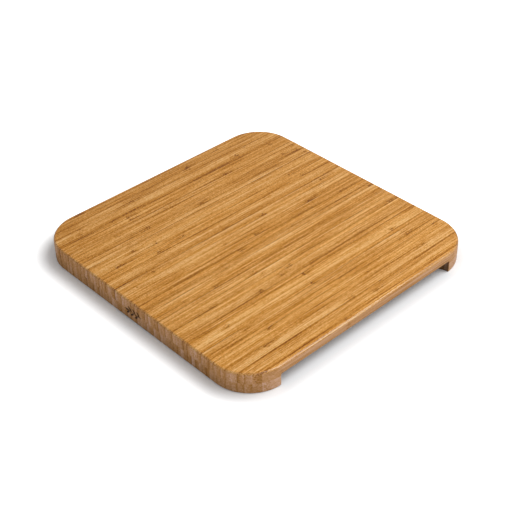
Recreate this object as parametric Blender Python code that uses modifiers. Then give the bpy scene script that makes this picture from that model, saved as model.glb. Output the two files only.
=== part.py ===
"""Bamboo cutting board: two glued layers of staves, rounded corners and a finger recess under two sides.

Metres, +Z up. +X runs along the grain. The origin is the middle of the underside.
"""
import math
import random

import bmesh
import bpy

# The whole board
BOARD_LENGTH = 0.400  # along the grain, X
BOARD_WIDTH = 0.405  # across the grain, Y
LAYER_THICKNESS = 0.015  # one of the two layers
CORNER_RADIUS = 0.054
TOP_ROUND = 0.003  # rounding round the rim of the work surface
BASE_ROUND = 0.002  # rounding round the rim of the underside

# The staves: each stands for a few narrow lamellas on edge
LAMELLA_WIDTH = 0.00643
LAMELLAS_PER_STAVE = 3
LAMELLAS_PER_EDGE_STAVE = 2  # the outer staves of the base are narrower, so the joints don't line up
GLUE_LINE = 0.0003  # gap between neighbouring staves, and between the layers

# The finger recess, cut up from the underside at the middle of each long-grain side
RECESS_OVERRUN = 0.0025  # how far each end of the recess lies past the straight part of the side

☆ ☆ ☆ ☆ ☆

Your objective
Return all lines containing the word "from".

Response to this exercise
Recreate this object as parametric Blender Python code that uses modifiers. Then give the bpy scene script that makes this picture from that model, saved as model.glb. Output the two files only.
# The finger recess, cut up from the underside at the middle of each long-grain side